Whoops. My bad - I didn’t indent the last example correctly. Your rewrite doesn’t work right because the modification operators (.then, .whenComplete) return new objects - so you’re not correctly ‘chaining’ things off the original. This works for me:

def saveFile(response):
	bag_label_dest = 'C:/test/log.txt'
#	print response.text
	print 'Response Status Code: ', response.statusCode
	system.file.writeFile(bag_label_dest, response.body)

def onDone(result, thrownError):
	if thrownError is not None:
		print 'thrown error:', thrownError

bag_label_url = 'https://docs.inductiveautomation.com/display/DOC80/system.net.httpClient'
(system.net.httpClient(timeout=30000)
	.getAsync(bag_label_url)
	.then(saveFile)
	.whenComplete(onDone)
)

Or you can collapse the last line into a single line to drop the parentheses:
system.net.httpClient(timeout=30000).getAsync(bag_label_url).then(saveFile).whenComplete(onDone)
Or you can take care to modify the promise variable at each step:

promise = system.net.httpClient(timeout=30000).getAsync(bag_label_url)
promise = promise.then(saveFile)
promise = promise.whenComplete(onDone)

MikeAllgood · March 9, 2021, 8:14pm

In my Script Console that is still not printing any information to the output window.

Is there a “dummies” guide, online preferably, to these objects/methods that you could recommend?
My lack of understanding what is going on here is a big issue. The java and python docs don’t do me any favors as they are written, in my opinion, like I should already know a lot about what they are referring to. And I know zilch!

On a slightly different front, the original code that I had working as part of the doPost script in the Web Dev endpoint is getting moved a bit. We’ve found that the level of data that the customer is needing to send to the system is causing slowdowns. So we are moving the downloading of the images to GW Timed Event and letting that process a handful of images at a time. When I test this on a single image download it times out (here the timeout is one of my making so I can validate the image was downloaded and update the database accordingly).

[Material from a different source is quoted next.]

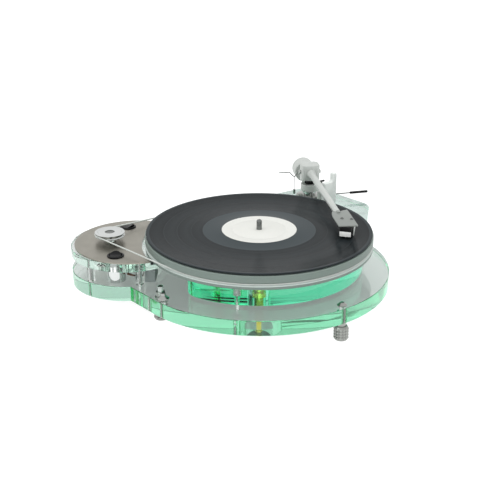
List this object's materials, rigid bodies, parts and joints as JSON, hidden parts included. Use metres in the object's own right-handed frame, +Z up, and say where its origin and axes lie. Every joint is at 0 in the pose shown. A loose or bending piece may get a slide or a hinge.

I can manually download the file by pasting the URL into a browser, so I’m, again, not understanding what is happening to prevent the download.
The code I’m using looks like this:

def downloadImage(response):
	util.log(ln, 'In downloadImage function.')
	system.file.writeFile(bag_label_dest, response.body)
			
promise = system.net.httpClient(timeout=30000).getAsync(bag_label_url)
util.log(ln, 'created promise object')
promise.whenComplete(downloadImage)
		
#pause to allow image file to download
#init values to loop and check for file
begin = system.date.now()
elapsed = 0
timeout = 31000
stopLoop = False
fileExists = False
firstPass = True
#loop until file found or timeout expires
while fileExists == False and elapsed <= timeout:
	if firstPass:
		util.log(ln, 'Entering first loop of File Exists checks for file ' + bag_label_dest + '.')
		firstPass = False
	elapsed = abs(system.date.millisBetween(begin, system.date.now()))
	fileExists = os.path.exists(bag_label_dest)

I never see a log entry from the log statement inside the downloadImage function.
This is one reason I’m wanting to add in some error handling, but I’m falling flat on my face.

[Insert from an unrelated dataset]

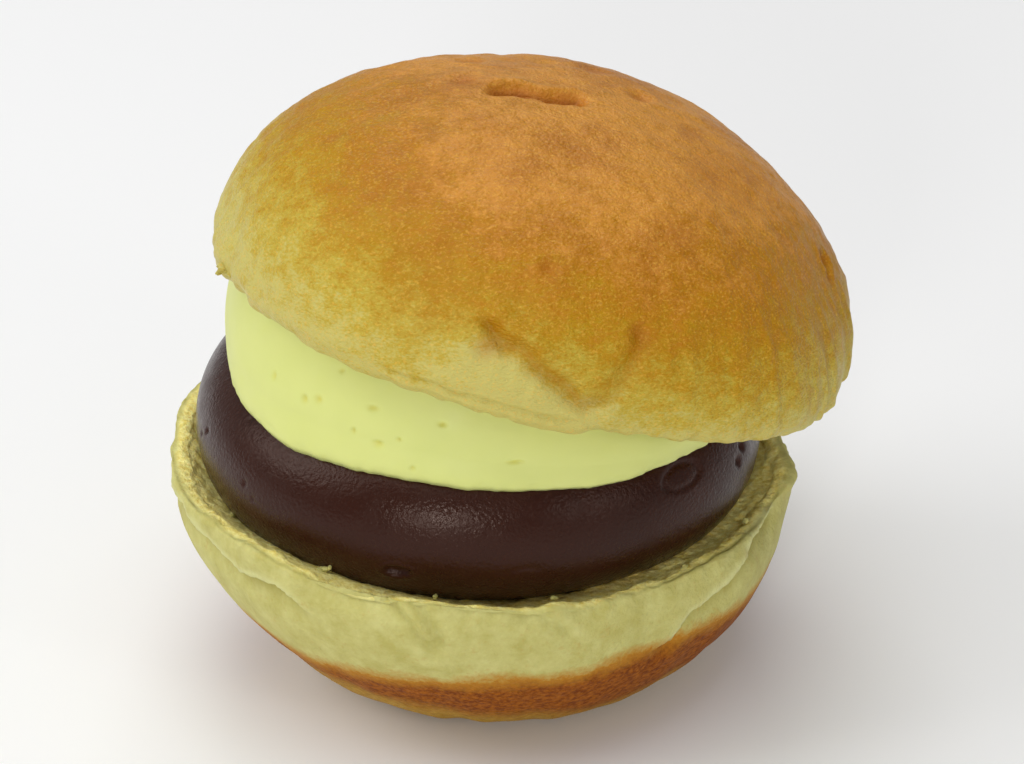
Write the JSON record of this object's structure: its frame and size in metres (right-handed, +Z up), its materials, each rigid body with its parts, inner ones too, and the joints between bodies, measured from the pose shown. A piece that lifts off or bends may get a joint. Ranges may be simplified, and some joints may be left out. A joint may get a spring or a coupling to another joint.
{
  "type": "ice cream sandwich in a bun",
  "caption": "Soft round bun cut in two, holding a thick chocolate disc with a wedge of pale custard cream on it, under a leaning, browned upper half.",
  "frame": {"origin": "middle of the flat spot that the lower half of the bun stands on", "axes": "+Z up; -Y is the side that shows most filling; the upper half leans down towards +X"},
  "size_m": [0.0946, 0.0905, 0.0845],
  "materials": {
    "bottom_bun": "soft pale bun crust, a browned band low on its side, torn crumb at its rim",
    "chocolate": "smooth dark chocolate ice cream with a soft, uneven sheen and a few small pits",
    "custard": "smooth pale yellow custard cream, moist, with a few air holes",
    "top_bun": "thin golden brown crust with a satin sheen, fading to pale yellow at its lower edge"
  },
  "bodies": {
    "root": {"bottom_bun": "bottom_bun", "chocolate_ice_cream": "chocolate", "custard_ice_cream": "custard", "top_bun": "top_bun"}
  },
  "joints": []
}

PGriffith · March 9, 2021, 10:21pm

Yes - that's expected. The script console will only capture 'direct' output - because you're invoking your request asynchronously, it's "leaving" the context of the script console and going to the general output console - where you should see output.

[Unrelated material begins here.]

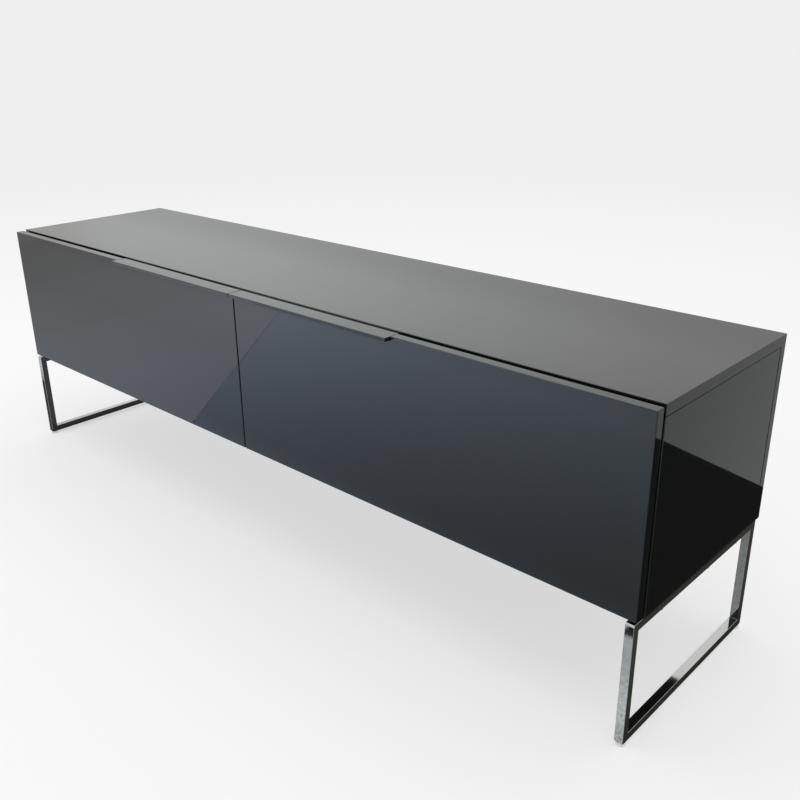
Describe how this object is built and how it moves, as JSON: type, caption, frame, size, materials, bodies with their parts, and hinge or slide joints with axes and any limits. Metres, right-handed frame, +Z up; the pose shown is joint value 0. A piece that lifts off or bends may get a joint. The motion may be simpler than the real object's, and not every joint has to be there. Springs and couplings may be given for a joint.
{
  "type": "dresser with drawers",
  "caption": "Low, wide dresser in high-gloss grey lacquer with side-by-side drawers, lip handles along their upper edges and closed chromed square-tube leg frames.",
  "frame": {"origin": "on the floor, under the centre of the overall plan, handles included", "axes": "+X to the right seen from the front, +Y to the back, +Z up; the drawers open towards -Y"},
  "size_m": [1.8, 0.441, 0.564],
  "materials": {
    "gloss_lacquer": "high-gloss dark grey lacquer on board",
    "lacquered_aluminium": "high-gloss dark grey lacquer",
    "inner_board": "matt grey melamine-faced board",
    "chrome_tube": "bright chrome plate on square steel tube",
    "zinc_runner": "zinc-plated folded steel",
    "zinc_screw": "zinc-plated steel",
    "beech_dowel": "fluted beech",
    "clear_rubber": "soft clear buffer",
    "clear_glide": "frosted clear plastic"
  },
  "bodies": {
    "cabinet": {"top_panel": "gloss_lacquer", "left_side_panel": "gloss_lacquer", "right_side_panel": "gloss_lacquer", "bottom_panel": "gloss_lacquer", "centre_divider": "inner_board", "back_panel": "gloss_lacquer", "carcass_dowels": "beech_dowel", "cam_bolts": "zinc_screw", "cam_discs": "zinc_screw", "back_screws": "zinc_screw", "left_frame_front_post": "chrome_tube", "left_frame_rear_post": "chrome_tube", "left_frame_floor_rail": "chrome_tube", "left_frame_top_rail": "chrome_tube", "right_frame_front_post": "chrome_tube", "right_frame_rear_post": "chrome_tube", "right_frame_floor_rail": "chrome_tube", "right_frame_top_rail": "chrome_tube", "frame_screws": "zinc_screw", "floor_glides": "clear_glide", "left_bay_outer_rail": "zinc_runner", "left_bay_inner_rail": "zinc_runner", "right_bay_outer_rail": "zinc_runner", "right_bay_inner_rail": "zinc_runner", "rail_screws": "zinc_screw"},
    "left_runners": {"left_outer_middle_slide": "zinc_runner", "left_inner_middle_slide": "zinc_runner"},
    "left_drawer": {"left_drawer_front": "gloss_lacquer", "left_drawer_handle": "lacquered_aluminium", "left_handle_screws": "zinc_screw", "left_box_front": "inner_board", "left_box_back": "inner_board", "left_box_outer_side": "inner_board", "left_box_inner_side": "inner_board", "left_box_bottom": "inner_board", "left_box_dowels": "beech_dowel", "left_front_screws": "zinc_screw", "left_outer_drawer_slide": "zinc_runner", "left_inner_drawer_slide": "zinc_runner", "left_slide_screws": "zinc_screw", "left_buffers": "clear_rubber"},
    "right_runners": {"right_outer_middle_slide": "zinc_runner", "right_inner_middle_slide": "zinc_runner"},
    "right_drawer": {"right_drawer_front": "gloss_lacquer", "right_drawer_handle": "lacquered_aluminium", "right_handle_screws": "zinc_screw", "right_box_front": "inner_board", "right_box_back": "inner_board", "right_box_outer_side": "inner_board", "right_box_inner_side": "inner_board", "right_box_bottom": "inner_board", "right_box_dowels": "beech_dowel", "right_front_screws": "zinc_screw", "right_outer_drawer_slide": "zinc_runner", "right_inner_drawer_slide": "zinc_runner", "right_slide_screws": "zinc_screw", "right_buffers": "clear_rubber"}
  },
  "joints": [
    {"name": "left_drawer_slide", "type": "slide", "parent": "cabinet", "child": "left_drawer", "axis": [0, -1, 0], "range_m": [0, 0.35]},
    {"name": "left_runner_slide", "type": "slide", "parent": "cabinet", "child": "left_runners", "axis": [0, -1, 0], "range_m": [0, 0.175]},
    {"name": "right_drawer_slide", "type": "slide", "parent": "cabinet", "child": "right_drawer", "axis": [0, -1, 0], "range_m": [0, 0.35]},
    {"name": "right_runner_slide", "type": "slide", "parent": "cabinet", "child": "right_runners", "axis": [0, -1, 0], "range_m": [0, 0.175]}
  ],
  "couplings": [
    {"joint": "left_runner_slide", "follows": "left_drawer_slide", "ratio": 0.5},
    {"joint": "right_runner_slide", "follows": "right_drawer_slide", "ratio": 0.5}
  ]
}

Unfortunately not. The Promise object is largely inspired by Javascript's Promise object, but under the hood is really just a Java CompletableFuture... and, honestly, if Promise is a moderately confusing API, CompletableFuture is the Necronomicon.

You mentioned you're downloading these images from S3 - Ignition might not be providing the right authentication (likely via a cookie) to authenticate with S3, so S3 is just refusing to give any indication that the URL is valid at all. Can you still download if you try a URL in an incognito/private session in the browser?

Also, I'm not really sure what your goal is with the while loop in your latest example. If you want to 'block' the rest of the script from executing until the file is downloaded, just avoid the async call entirely and call httpClient.get() - then you're guaranteed to have a Response that you know is valid (or not) before script execution continues. Or, if you do want to use async, fully use async; starting an async task and then blocking to wait for it immediately after is somewhat pointless.
A more idiomatic thing to do would be to get() on the promise, if you had some intermediate work to do:

def downloadImage(response):
	util.log(ln, 'In downloadImage function.')
	system.file.writeFile(bag_label_dest, response.body)
	return "File written"
		
client = system.net.httpClient(timeout=30000) # 30s timeout for the actual HTTP connection
promise = client.getAsync(bag_label_url).then(downloadImage)
util.log(ln, 'created promise object')

# do some intermediate task

output = promise.get(timeout=30000) # additional 30s for the second stage to complete
# output == 'File written'

MikeAllgood · March 16, 2021, 5:42pm

Essentially, what the system needs to do is to ensure the file is downloaded to the destination folder. If for some reason the download fails it needs to be annotated as such in the database so it can be tried again later. If there is a way to get the cause of the failure that would be great to have so it too could be logged in the DB.
My while loop (defeating the async nature of the getasync method) is intended to ensure the file makes it to the destination before moving to the next download. What we had been seeing is that the getasync would execute, but before the file was downloaded the next part’s data was being processed, and therefore the image file changed. Somehow the previous image (once it’s download was finished) was being named with the next part’s image name. That is why the loop was added.

We will be overhauling this whole order processing feature to break a lot of the functionality out of the doPost function. One of the things we are planning on doing is completely separating the image download feature. The currently plan is to create a timed event that will process the image downloads in blocks. The DB will be updated based on successful download or failure. That will require some “failure” data to be processed and used to update the DB. As yet I have not had a chance to really look into the nature of getting this failure info from the download request.